When Context is the Difference

I’ll never forget one case I worked at the FBI that illustrates this perfectly.

A company’s security tools were consistently flagging suspicious threat actor activity where the threat actors were downloading certain email inboxes each week. When I talked with the CISO about this, he responded, “We have it covered, they’re just pulling emails, nothing sensitive….wOur crown jewels are safe.”

When I asked exactly whose emails they were downloading, it turned out to be the emails of the team attempting to broker a multi-billion-dollar deal in China. As you can probably guess, they weren’t just “pulling emails”— hey were gathering intelligence, monitoring strategy, and using it to outmaneuver the company, and the results were devastating.

The Chinese knew their whole negotiating strategy and knew their bottom line. This resulted in billions of dollars in lost revenue all because of the theft of emails.
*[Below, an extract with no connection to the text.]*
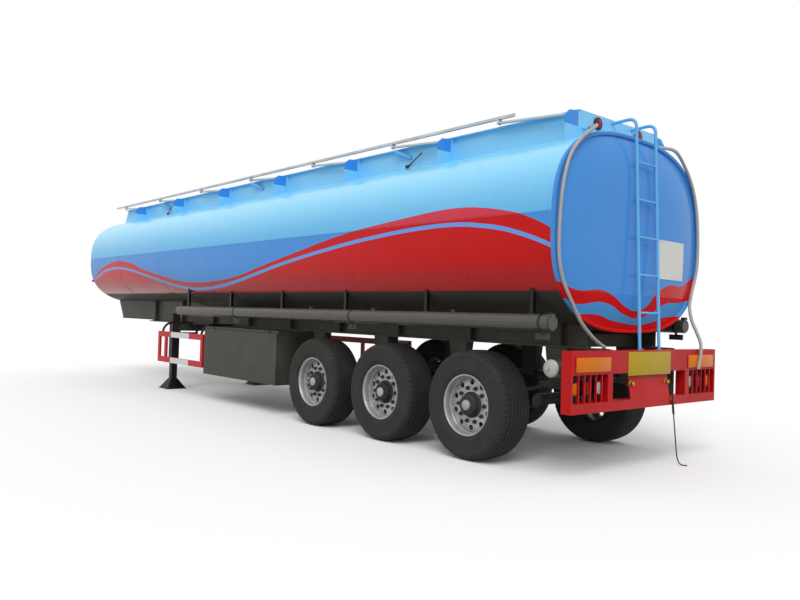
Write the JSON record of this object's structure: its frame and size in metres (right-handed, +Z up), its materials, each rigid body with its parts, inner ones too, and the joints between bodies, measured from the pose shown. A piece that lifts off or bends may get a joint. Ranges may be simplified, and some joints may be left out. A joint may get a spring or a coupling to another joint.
{
  "type": "tanker semi-trailer",
  "caption": "Tank semi-trailer on wide single wheels, parked on its landing legs, with hinged manhole lids, fold-down handrails, side cabinet, hose tubes and a coupling pin.",
  "frame": {"origin": "on the ground, on the centre line, half-way between the bumper's rear face and the tank's front end", "axes": "+X forward towards the coupling pin, +Y to the trailer's left, +Z up"},
  "size_m": [12.2103, 2.534, 3.4667],
  "materials": {
    "shell_paint": "gloss",
    "frame_paint": "satin",
    "red_paint": "satin",
    "tyre_rubber": "matte",
    "rim_silver": "satin",
    "rail_steel": "satin",
    "hose_rubber": "matte",
    "black_steel": "satin"
  },
  "bodies": {
    "trailer": {"tank_shell": "shell_paint", "spill_dam": "shell_paint", "ladder": "shell_paint", "rear_bumper": "red_paint", "rear_lamps_left": "red_paint", "rear_lamps_right": "red_paint", "chassis_frame": "frame_paint", "coupler_plate": "frame_paint", "axle_1": "frame_paint", "axle_2": "frame_paint", "axle_3": "frame_paint", "suspension_left": "frame_paint", "landing_leg_left": "black_steel", "side_guard_left": "red_paint", "hose_tube_left": "frame_paint", "drain_hose_left": "hose_rubber", "suspension_right": "frame_paint", "landing_leg_right": "black_steel", "side_guard_right": "red_paint", "hose_tube_right": "frame_paint", "drain_hose_right": "hose_rubber", "cabinet_body": "frame_paint", "earthing_strap": "black_steel"},
    "wheel_1_left": {"tyre_1_left": "tyre_rubber", "rim_1_left": "rim_silver"},
    "wheel_1_right": {"tyre_1_right": "tyre_rubber", "rim_1_right": "rim_silver"},
    "wheel_2_left": {"tyre_2_left": "tyre_rubber", "rim_2_left": "rim_silver"},
    "wheel_2_right": {"tyre_2_right": "tyre_rubber", "rim_2_right": "rim_silver"},
    "wheel_3_left": {"tyre_3_left": "tyre_rubber", "rim_3_left": "rim_silver"},
    "wheel_3_right": {"tyre_3_right": "tyre_rubber", "rim_3_right": "rim_silver"},
    "lid_1": {"manhole_lid_1": "shell_paint"},
    "lid_2": {"manhole_lid_2": "shell_paint"},
    "lid_3": {"manhole_lid_3": "shell_paint"},
    "lid_4": {"manhole_lid_4": "shell_paint"},
    "lid_5": {"manhole_lid_5": "shell_paint"},
    "post_left_1": {"rail_post_left_1": "rail_steel"},
    "post_left_2": {"rail_post_left_2": "rail_steel"},
    "post_left_3": {"rail_post_left_3": "rail_steel"},
    "post_left_4": {"rail_post_left_4": "rail_steel"},
    "post_left_5": {"rail_post_left_5": "rail_steel"},
    "post_left_6": {"rail_post_left_6": "rail_steel"},
    "post_left_7": {"rail_post_left_7": "rail_steel"},
    "rail_left": {"handrail_left": "rail_steel"},
    "post_right_1": {"rail_post_right_1": "rail_steel"},
    "post_right_2": {"rail_post_right_2": "rail_steel"},
    "post_right_3": {"rail_post_right_3": "rail_steel"},
    "post_right_4": {"rail_post_right_4": "rail_steel"},
    "post_right_5": {"rail_post_right_5": "rail_steel"},
    "post_right_6": {"rail_post_right_6": "rail_steel"},
    "post_right_7": {"rail_post_right_7": "rail_steel"},
    "rail_right": {"handrail_right": "rail_steel"},
    "cabinet_door": {"cabinet_door": "frame_paint"},
    "hose_cap_left": {"hose_tube_cap_left": "frame_paint"},
    "hose_cap_right": {"hose_tube_cap_right": "frame_paint"}
  },
  "joints": [
    {"name": "wheel_1_left_spin", "type": "hinge", "parent": "trailer", "child": "wheel_1_left", "pos_m": [-4.773, 1.026, 0.536], "axis": [0, 1, 0], "continuous": true},
    {"name": "wheel_1_right_spin", "type": "hinge", "parent": "trailer", "child": "wheel_1_right", "pos_m": [-4.773, -1.026, 0.536], "axis": [0, 1, 0], "continuous": true},
    {"name": "wheel_2_left_spin", "type": "hinge", "parent": "trailer", "child": "wheel_2_left", "pos_m": [-3.463, 1.026, 0.536], "axis": [0, 1, 0], "continuous": true},
    {"name": "wheel_2_right_spin", "type": "hinge", "parent": "trailer", "child": "wheel_2_right", "pos_m": [-3.463, -1.026, 0.536], "axis": [0, 1, 0], "continuous": true},
    {"name": "wheel_3_left_spin", "type": "hinge", "parent": "trailer", "child": "wheel_3_left", "pos_m": [-2.153, 1.026, 0.536], "axis": [0, 1, 0], "continuous": true},
    {"name": "wheel_3_right_spin", "type": "hinge", "parent": "trailer", "child": "wheel_3_right", "pos_m": [-2.153, -1.026, 0.536], "axis": [0, 1, 0], "continuous": true},
    {"name": "lid_1_hinge", "type": "hinge", "parent": "trailer", "child": "lid_1", "pos_m": [-4.76, 0, 3.232], "axis": [0, -1, 0], "range_deg": [0, 100]},
    {"name": "lid_2_hinge", "type": "hinge", "parent": "trailer", "child": "lid_2", "pos_m": [-2.56, 0, 3.232], "axis": [0, -1, 0], "range_deg": [0, 100]},
    {"name": "lid_3_hinge", "type": "hinge", "parent": "trailer", "child": "lid_3", "pos_m": [-0.36, 0, 3.232], "axis": [0, -1, 0], "range_deg": [0, 100]},
    {"name": "lid_4_hinge", "type": "hinge", "parent": "trailer", "child": "lid_4", "pos_m": [1.84, 0, 3.232], "axis": [0, -1, 0], "range_deg": [0, 100]},
    {"name": "lid_5_hinge", "type": "hinge", "parent": "trailer", "child": "lid_5", "pos_m": [4.04, 0, 3.232], "axis": [0, -1, 0], "range_deg": [0, 100]},
    {"name": "post_left_1_fold", "type": "hinge", "parent": "trailer", "child": "post_left_1", "pos_m": [-5.588, 0.7, 3.33], "axis": [0, -1, 0], "range_deg": [0, 85.8]},
    {"name": "post_left_2_fold", "type": "hinge", "parent": "trailer", "child": "post_left_2", "pos_m": [-3.899, 0.7, 3.33], "axis": [0, -1, 0], "range_deg": [0, 85.8]},
    {"name": "post_left_3_fold", "type": "hinge", "parent": "trailer", "child": "post_left_3", "pos_m": [-2.21, 0.7, 3.33], "axis": [0, -1, 0], "range_deg": [0, 85.8]},
    {"name": "post_left_4_fold", "type": "hinge", "parent": "trailer", "child": "post_left_4", "pos_m": [-0.521, 0.7, 3.33], "axis": [0, -1, 0], "range_deg": [0, 85.8]},
    {"name": "post_left_5_fold", "type": "hinge", "parent": "trailer", "child": "post_left_5", "pos_m": [1.168, 0.7, 3.33], "axis": [0, -1, 0], "range_deg": [0, 85.8]},
    {"name": "post_left_6_fold", "type": "hinge", "parent": "trailer", "child": "post_left_6", "pos_m": [2.857, 0.7, 3.33], "axis": [0, -1, 0], "range_deg": [0, 85.8]},
    {"name": "post_left_7_fold", "type": "hinge", "parent": "trailer", "child": "post_left_7", "pos_m": [4.546, 0.7, 3.33], "axis": [0, -1, 0], "range_deg": [0, 85.8]},
    {"name": "rail_left_level", "type": "hinge", "parent": "post_left_4", "child": "rail_left", "pos_m": [0.399, 0.7, 3.397], "axis": [0, -1, 0], "range_deg": [-85.8, 0]},
    {"name": "post_right_1_fold", "type": "hinge", "parent": "trailer", "child": "post_right_1", "pos_m": [-5.588, -0.7, 3.33], "axis": [0, -1, 0], "range_deg": [0, 85.8]},
    {"name": "post_right_2_fold", "type": "hinge", "parent": "trailer", "child": "post_right_2", "pos_m": [-3.899, -0.7, 3.33], "axis": [0, -1, 0], "range_deg": [0, 85.8]},
    {"name": "post_right_3_fold", "type": "hinge", "parent": "trailer", "child": "post_right_3", "pos_m": [-2.21, -0.7, 3.33], "axis": [0, -1, 0], "range_deg": [0, 85.8]},
    {"name": "post_right_4_fold", "type": "hinge", "parent": "trailer", "child": "post_right_4", "pos_m": [-0.521, -0.7, 3.33], "axis": [0, -1, 0], "range_deg": [0, 85.8]},
    {"name": "post_right_5_fold", "type": "hinge", "parent": "trailer", "child": "post_right_5", "pos_m": [1.168, -0.7, 3.33], "axis": [0, -1, 0], "range_deg": [0, 85.8]},
    {"name": "post_right_6_fold", "type": "hinge", "parent": "trailer", "child": "post_right_6", "pos_m": [2.857, -0.7, 3.33], "axis": [0, -1, 0], "range_deg": [0, 85.8]},
    {"name": "post_right_7_fold", "type": "hinge", "parent": "trailer", "child": "post_right_7", "pos_m": [4.546, -0.7, 3.33], "axis": [0, -1, 0], "range_deg": [0, 85.8]},
    {"name": "rail_right_level", "type": "hinge", "parent": "post_right_4", "child": "rail_right", "pos_m": [0.399, -0.7, 3.397], "axis": [0, -1, 0], "range_deg": [-85.8, 0]},
    {"name": "cabinet_door_hinge", "type": "hinge", "parent": "trailer", "child": "cabinet_door", "pos_m": [-1.303, 1.1897, 1.1097], "axis": [1, 0, 0], "range_deg": [0, 85]},
    {"name": "hose_cap_left_hinge", "type": "hinge", "parent": "trailer", "child": "hose_cap_left", "pos_m": [-5.7563, 1.15, 1.447], "axis": [0, 1, 0], "range_deg": [0, 110]},
    {"name": "hose_cap_right_hinge", "type": "hinge", "parent": "trailer", "child": "hose_cap_right", "pos_m": [-5.7563, -1.15, 1.447], "axis": [0, 1, 0], "range_deg": [0, 110]}
  ],
  "couplings": [
    {"joint": "post_left_1_fold", "follows": "post_left_4_fold", "ratio": 1},
    {"joint": "post_left_2_fold", "follows": "post_left_4_fold", "ratio": 1},
    {"joint": "post_left_3_fold", "follows": "post_left_4_fold", "ratio": 1},
    {"joint": "post_left_5_fold", "follows": "post_left_4_fold", "ratio": 1},
    {"joint": "post_left_6_fold", "follows": "post_left_4_fold", "ratio": 1},
    {"joint": "post_left_7_fold", "follows": "post_left_4_fold", "ratio": 1},
    {"joint": "rail_left_level", "follows": "post_left_4_fold", "ratio": -1},
    {"joint": "post_right_1_fold", "follows": "post_right_4_fold", "ratio": 1},
    {"joint": "post_right_2_fold", "follows": "post_right_4_fold", "ratio": 1},
    {"joint": "post_right_3_fold", "follows": "post_right_4_fold", "ratio": 1},
    {"joint": "post_right_5_fold", "follows": "post_right_4_fold", "ratio": 1},
    {"joint": "post_right_6_fold", "follows": "post_right_4_fold", "ratio": 1},
    {"joint": "post_right_7_fold", "follows": "post_right_4_fold", "ratio": 1},
    {"joint": "rail_right_level", "follows": "post_right_4_fold", "ratio": -1}
  ]
}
This loss didn’t happen because detection failed—it happened because the context of that theft was missing.

Attribution is what provides that context. It connects the dots between seemingly isolated events and reveals the bigger picture. Without attribution, defenders are left blind to the true scope and intent of the threat.

Connecting the Dots

Think of Sherlock Holmes. He didn’t solve cases because he had more clues than anyone else—he solved them because he could connect those clues.

That’s what attribution enables in cybersecurity. The goal is not simply to say, “This is Group X,” but to understand Group X’s capabilities, intent, and likely next move. It’s about seeing the attack in a much broader context—where it came from, how it fits into a broader campaign, and what that means for your company and defense.
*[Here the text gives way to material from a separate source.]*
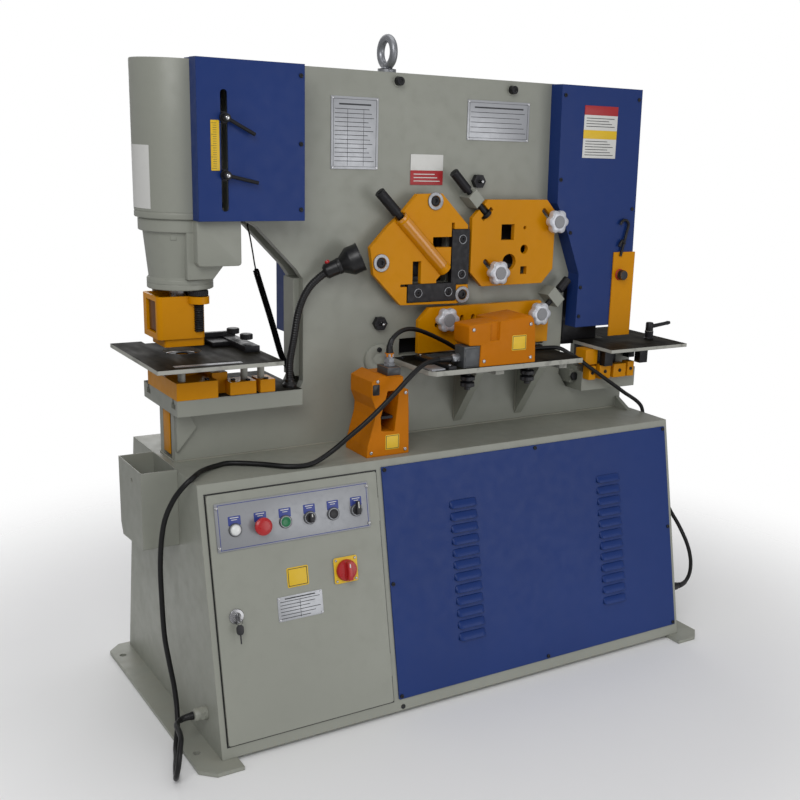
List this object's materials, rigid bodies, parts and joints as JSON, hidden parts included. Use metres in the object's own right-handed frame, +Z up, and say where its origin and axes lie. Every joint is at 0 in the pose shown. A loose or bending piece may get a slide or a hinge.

Modern intelligence platforms—like the one we built at Qintel, Platform Blue — help organizations do exactly that. They combine technical indicators with behavioral analysis, infrastructure mapping, and historical patterns. This turns raw data into actionable intelligence. Even if your organization doesn’t have such a platform, you should at the very least be using tools that allow you to track adversary behavior over time.
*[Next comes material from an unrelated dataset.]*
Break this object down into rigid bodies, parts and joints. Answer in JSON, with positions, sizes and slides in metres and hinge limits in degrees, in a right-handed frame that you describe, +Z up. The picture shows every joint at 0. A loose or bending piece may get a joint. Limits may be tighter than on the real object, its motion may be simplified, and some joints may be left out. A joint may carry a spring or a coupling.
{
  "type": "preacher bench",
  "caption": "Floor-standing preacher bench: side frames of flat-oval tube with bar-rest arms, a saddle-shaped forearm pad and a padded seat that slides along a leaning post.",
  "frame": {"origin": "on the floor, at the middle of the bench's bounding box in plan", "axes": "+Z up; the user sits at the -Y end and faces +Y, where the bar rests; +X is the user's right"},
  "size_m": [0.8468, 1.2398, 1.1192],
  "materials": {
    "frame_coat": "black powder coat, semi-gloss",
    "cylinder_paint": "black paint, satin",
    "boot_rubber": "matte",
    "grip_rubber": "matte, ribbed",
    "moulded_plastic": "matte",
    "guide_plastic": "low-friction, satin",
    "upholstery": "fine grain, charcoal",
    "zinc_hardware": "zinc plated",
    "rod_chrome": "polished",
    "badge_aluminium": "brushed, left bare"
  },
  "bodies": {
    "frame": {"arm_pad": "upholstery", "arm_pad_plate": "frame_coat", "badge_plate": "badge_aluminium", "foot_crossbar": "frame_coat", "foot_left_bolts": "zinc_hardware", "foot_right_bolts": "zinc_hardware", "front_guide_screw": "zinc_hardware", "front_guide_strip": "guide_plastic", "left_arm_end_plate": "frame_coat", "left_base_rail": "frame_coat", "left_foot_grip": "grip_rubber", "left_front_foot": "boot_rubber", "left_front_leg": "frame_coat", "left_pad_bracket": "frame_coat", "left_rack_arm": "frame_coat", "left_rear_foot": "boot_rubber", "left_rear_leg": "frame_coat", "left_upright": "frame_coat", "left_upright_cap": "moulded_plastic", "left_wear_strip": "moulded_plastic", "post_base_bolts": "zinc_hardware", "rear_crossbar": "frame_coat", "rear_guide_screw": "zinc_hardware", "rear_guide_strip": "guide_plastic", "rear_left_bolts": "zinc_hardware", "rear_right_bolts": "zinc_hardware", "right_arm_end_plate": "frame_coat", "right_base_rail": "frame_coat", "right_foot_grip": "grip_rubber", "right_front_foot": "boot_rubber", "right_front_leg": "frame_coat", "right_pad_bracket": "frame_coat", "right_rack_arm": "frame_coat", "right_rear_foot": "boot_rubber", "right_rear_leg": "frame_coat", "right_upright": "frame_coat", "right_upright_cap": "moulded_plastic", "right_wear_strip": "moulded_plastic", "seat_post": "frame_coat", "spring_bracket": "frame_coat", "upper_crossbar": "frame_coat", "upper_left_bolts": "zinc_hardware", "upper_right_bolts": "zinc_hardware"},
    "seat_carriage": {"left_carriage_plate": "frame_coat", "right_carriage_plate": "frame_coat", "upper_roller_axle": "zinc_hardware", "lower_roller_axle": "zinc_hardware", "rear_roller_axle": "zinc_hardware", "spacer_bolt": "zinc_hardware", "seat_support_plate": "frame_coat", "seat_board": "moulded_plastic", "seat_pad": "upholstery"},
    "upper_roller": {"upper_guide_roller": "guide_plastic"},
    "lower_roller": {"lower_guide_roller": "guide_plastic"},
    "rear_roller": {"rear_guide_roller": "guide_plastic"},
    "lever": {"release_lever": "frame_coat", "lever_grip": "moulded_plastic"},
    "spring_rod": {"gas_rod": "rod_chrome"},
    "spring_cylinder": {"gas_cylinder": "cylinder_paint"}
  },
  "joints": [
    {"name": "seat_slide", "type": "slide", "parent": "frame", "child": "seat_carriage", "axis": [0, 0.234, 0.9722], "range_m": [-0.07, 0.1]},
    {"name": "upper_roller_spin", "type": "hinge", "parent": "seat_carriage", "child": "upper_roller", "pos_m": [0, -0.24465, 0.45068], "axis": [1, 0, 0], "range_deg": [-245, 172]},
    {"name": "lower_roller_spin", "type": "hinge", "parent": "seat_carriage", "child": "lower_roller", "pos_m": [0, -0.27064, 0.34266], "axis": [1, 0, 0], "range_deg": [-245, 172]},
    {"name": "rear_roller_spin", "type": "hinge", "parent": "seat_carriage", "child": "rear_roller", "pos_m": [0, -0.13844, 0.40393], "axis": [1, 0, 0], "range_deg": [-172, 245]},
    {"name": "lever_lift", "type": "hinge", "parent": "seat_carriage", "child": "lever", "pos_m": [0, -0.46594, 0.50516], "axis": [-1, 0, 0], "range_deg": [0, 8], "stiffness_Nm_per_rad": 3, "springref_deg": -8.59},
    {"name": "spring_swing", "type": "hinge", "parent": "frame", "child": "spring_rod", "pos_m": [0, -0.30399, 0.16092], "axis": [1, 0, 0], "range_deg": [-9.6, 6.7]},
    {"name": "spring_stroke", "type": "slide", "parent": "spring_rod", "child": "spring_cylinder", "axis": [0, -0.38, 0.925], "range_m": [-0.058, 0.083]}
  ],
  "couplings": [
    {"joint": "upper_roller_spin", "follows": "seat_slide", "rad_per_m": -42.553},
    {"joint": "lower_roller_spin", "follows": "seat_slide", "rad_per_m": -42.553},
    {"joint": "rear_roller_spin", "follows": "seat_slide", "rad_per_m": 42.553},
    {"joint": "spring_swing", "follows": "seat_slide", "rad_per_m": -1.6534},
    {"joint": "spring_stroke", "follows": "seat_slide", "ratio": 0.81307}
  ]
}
The Case for Sharing Intelligence

Attribution has value inside your organization—but it also has value far beyond it. From my time leading public/private partnerships with the FBI, often industry had the missing piece we needed to get a case over the finish line or provide vital insight into the threat actor’s TTPs. If you don’t already, I highly recommend making sure you have contacts at the FBI, U.S. Secret Service, DHS, or all of the above.

When companies share intelligence with law enforcement, they don’t just protect themselves—they contribute to dismantling the adversary’s entire operation. During my time at the FBI, private-sector cooperation led directly to arrests, takedowns, and even diplomatic action against hostile nation-states.

Law enforcement agencies have investigative authorities and partnerships that no single company can match, but they need actionable intelligence to act. The more organizations share, the more we can collectively raise the cost for attackers.

Cybersecurity is a team sport. Your company might be the target today, but if you can help identify the adversary, you might prevent them from hitting the next organization tomorrow—or from hitting you again in a different way.

Why It All Matters

By Keith Mularski, Chief Global Ambassador, QintelAttribution isn’t about blame. It’s about intelligence. It’s about giving your defenders the same advantage a great coach gives— knowing the opponent, anticipating their plays, and countering them before they can score.

When intelligence is shared—with peers, with industry groups, and with law enforcement—we shift the balance. We make it harder for adversaries to hide. We turn isolated defenders into a united front.

The threats we face in cyberspace are not going away, but the more we understand who’s coming after us, the better we can prepare, the faster we can respond, and the more likely we are to make a difference.